Insurance Company Tactics in Parking Lot Cases

Tactic 1: "Both drivers were moving, so it's 50/50." They'll default to comparative fault without investigating who had right-of-way or who could have avoided the collision.

Tactic 2: "There's no police report, so we can't determine fault." They act like police reports are the only evidence, ignoring your photos, footage, and witnesses.

Tactic 3: "Our insured says you backed into them." Without evidence, they take their insured's word as gospel and dismiss your version entirely.

Tactic 4: "Parking lot accidents are inherently ambiguous." They'll claim parking lots are lawless zones where fault can't be determined—false. Right-of-way rules and duty of care still apply.

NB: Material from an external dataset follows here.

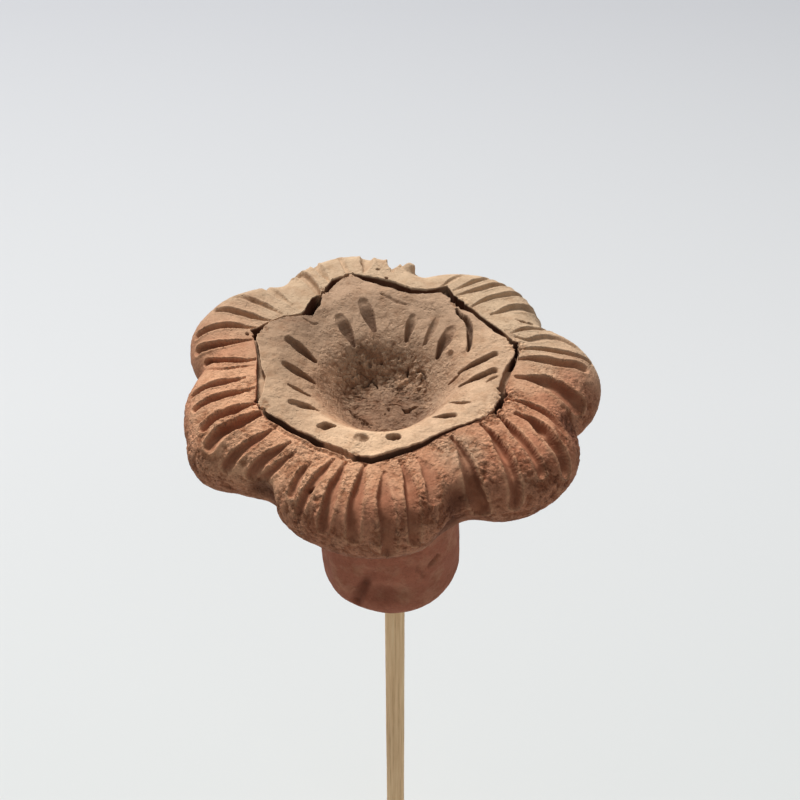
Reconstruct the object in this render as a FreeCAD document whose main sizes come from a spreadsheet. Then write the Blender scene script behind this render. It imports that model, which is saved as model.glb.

Counter these tactics with evidence: Surveillance footage, damage pattern analysis, witness statements, and reconstruction showing exactly how the collision occurred and who violated right-of-way or duty of care.

The Bottom Line

Parking lot accidents have unique challenges: private property means police often don't respond, both drivers are frequently moving creating comparative fault issues, and lack of witnesses means evidence is critical. But liability rules still apply—drivers backing out must yield to through-traffic, drivers in through-lanes have right-of-way, and negligence is negligence whether it happens on a street or in a parking lot.

Protect yourself by gathering comprehensive evidence immediately, requesting surveillance footage before it's deleted, photographing everything from multiple angles, getting witness information, and never accepting 50/50 fault without fighting it with evidence showing the other driver was more negligent.

Parking lot collisions aren't "no-fault" accidents just because they happen on private property. Fight for your rights with evidence, and don't let insurance companies exploit the location to avoid paying what you're owed.